This study presents the preparation
and characterization of double
networks (DN) based on a first amphiphilic polymethacrylate conetwork
(APCN) and a second polyacrylamide network. The APCN first network
comprised interconnected “in–out” star copolymers
of 2-(dimethylamino)ethyl methacrylate (DMAEMA, hydrophilic
ionizable monomer) and 2-ethylhexyl methacrylate (EHMA, hydrophobic
comonomer) or lauryl methacrylate (LauMA, second hydrophobic comonomer),
synthesized using group transfer polymerization, following one-pot,
sequential, monomer, and hydrophobic cross-linker (ethylene glycol
dimethacrylate, EGDMA) additions.
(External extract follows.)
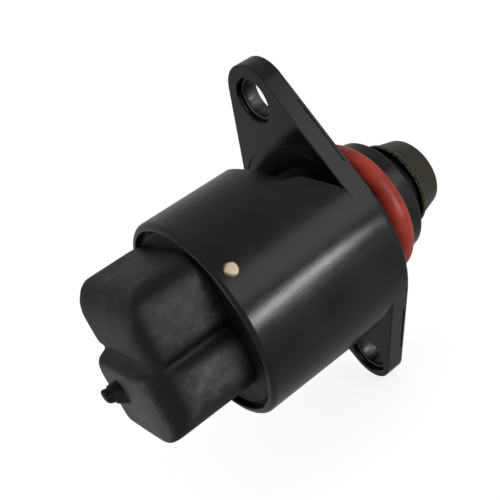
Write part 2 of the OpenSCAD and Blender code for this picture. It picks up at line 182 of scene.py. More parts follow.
class Paint:
    """A material under construction, with its Principled shader."""

    def __init__(self, name: str) -> None:
        """Starts a material with one Principled shader.

        Args:
            name: the material's name.
        """
        self.material = bpy.data.materials.new(name)
        self.material.use_nodes = True
        self.tree = self.material.node_tree
        self.shader = self.tree.nodes["Principled BSDF"]

    def fill(self, place: bpy.types.NodeSocket, value: object) -> None:
        """Sets or links one input socket.

        Args:
            place: the socket.
            value: a signal, an output socket or a plain value.
        """
        if isinstance(value, Signal):
            self.tree.links.new(value.socket, place)
        elif isinstance(value, bpy.types.NodeSocket):
            self.tree.links.new(value, place)
        else:
            place.default_value = value

    def node(self, kind: str, settings: dict | None = None, **values: object) -> bpy.types.Node:
        """Adds a node.

        Args:
            kind: the node's type.
            settings: the node's own settings, set before its sockets.
            values: a value or a link for each socket, by name with underscores for spaces.

        Returns:
            The node.
        """
        made = self.tree.nodes.new(kind)
        for key, value in (settings or {}).items():
            setattr(made, key, value)
        for key, value in values.items():
            self.fill(made.inputs[key.replace("_", " ")], value)
        return made

    def signal(self, node: bpy.types.Node, name: str) -> Signal:
        """One output of a node as a value."""
        return Signal(self.tree, node.outputs[name])

    def place(self) -> bpy.types.NodeSocket:
        """The point on the object, in metres."""
        return self.node("ShaderNodeTexCoord").outputs["Object"]

    def along(self, axis: str) -> Signal:
        """One coordinate of the point on the object, in millimetres.

        Args:
            axis: X, Y or Z.

        Returns:
            The coordinate.
        """
        split = self.node("ShaderNodeSeparateXYZ", Vector=self.place())
        return self.signal(split, axis) * 1000.0

    def away(self, centre: Sequence[float]) -> Signal:
        """The distance from a point, in millimetres.

        Args:
            centre: the point, in metres.

        Returns:
            The distance.
        """
        made = self.node("ShaderNodeVectorMath", {"operation": "DISTANCE"})
        self.fill(made.inputs[0], self.place())
        self.fill(made.inputs[1], tuple(centre))
        return self.signal(made, "Value") * 1000.0

    def noise(self, size_mm: float, detail: float = 3.0, rough: float = 0.5,
              stretch: Sequence[float] = (1, 1, 1)) -> Signal:
        """A noise of a given grain.

        Args:
            size_mm: the size of its largest patches.
            detail: how many finer layers it has.
            rough: the weight of the finer layers.
            stretch: how much finer it is along each axis.

        Returns:
            The noise from 0 to 1.
        """
        spread = self.node("ShaderNodeMapping", Vector=self.place(), Scale=tuple(stretch))
        made = self.node("ShaderNodeTexNoise", {"normalize": True}, Vector=spread.outputs[0],
                         Scale=1.0 / (size_mm * MM), Detail=detail, Roughness=rough)
        return self.signal(made, "Fac")

    def painted_light(self) -> Signal:
        """The painted light and shade on the surface, from 0 to 1, as the piece's own attribute says."""
        made = self.node("ShaderNodeAttribute", {"attribute_name": PAINTED_LIGHT_ATTR})
        return self.signal(made, "Fac")

    def specks(self, size_mm: float, radius: float) -> Signal:
        """Small dots, one in each cell of a scattered grid.

        Args:
            size_mm: the size of a cell.
            radius: the dots' radius, as a share of the cell.

        Returns:
            1 in the dots and 0 elsewhere.
        """
        made = self.node("ShaderNodeTexVoronoi", {"feature": "F1"}, Vector=self.place(),
                         Scale=1.0 / (size_mm * MM), Randomness=1.0)
        return self.signal(made, "Distance").ramp(radius * 0.6, radius, 1.0, 0.0)

    def mix(self, amount: Signal | float, first: object, second: object) -> bpy.types.NodeSocket:
        """A colour between two.

        Args:
            amount: the share of the second colour.
            first: a colour of four numbers or a colour socket.
            second: the same.

        Returns:
            The mixed colour's socket.
        """
        made = self.tree.nodes.new("ShaderNodeMix")
        made.data_type = "RGBA"
        for place, value in ((made.inputs[0], amount), (made.inputs[6], first), (made.inputs[7], second)):
            self.fill(place, value)
        return made.outputs[2]

    def bump(self, height: Signal, depth_mm: float, strength: float = 1.0) -> None:
        """Raises the surface by a height from 0 to 1.

        Args:
            height: the height.
            depth_mm: the depth that 1 stands for.
            strength: the share of the effect.
        """
        made = self.node("ShaderNodeBump", Height=height, Distance=depth_mm * MM, Strength=strength)
        self.tree.links.new(made.outputs["Normal"], self.shader.inputs["Normal"])

    def set(self, **values: object) -> None:
        """Sets or links the shader's sockets.

        Args:
            values: a value or a link for each socket, by name with underscores for spaces.
        """
        for key, value in values.items():
            self.fill(self.shader.inputs[key.replace("_", " ")], value)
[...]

The second network was prepared
by the aqueous photopolymerization of acrylamide (AAm) at two different
concentrations, 2 and 5 M, and N,N′-methylenebis(acrylamide) cross-linker in the presence
of the fully ionized (via HCl addition) APCN. After synthesis, all
DNs and single (first and second) (co)networks, equilibrium-swollen
in water, were characterized in terms of their mechanical properties
in compression. The DNs exhibited improved mechanical properties (stress
and strain at break, and elastic modulus) compared to the corresponding
single networks. Better reinforcement was achieved in the DNs whose
APCN first networks bore a lower hydrophobic content and whose hydrophobic
monomer was EHMA rather than LauMA. The best DN exhibited stress at
break above 8 MPa and strain at break nearly 80%, close to the values
of the best DNs in the literature. Nanoindentation studies were also
performed on selected DNs which proved again the enhanced mechanical
properties of the present DNs, manifested as high resistance to penetration
and low creep displacement. Small-angle X-ray scattering (SAXS) indicated
a broad correlation peak for all APCN first networks, suggestive of
microphase separation with short-range order, arising from the presence
of the hydrophobic segments. The single correlation peak was preserved
in the SAXS profiles of the DNs, which was, however, shifted to lower q-values, consistent with further network swelling. Despite
the SAXS evidence for only weak phase separation on the nanoscale
in the DNs, half of the water-swollen DNs (the ones with a 5 M AAm
concentration in the second network) exhibited strong birefringence
which probably arose from the stretching of the charged DMAEMA segments
rather than the presence of anisotropic nanophases.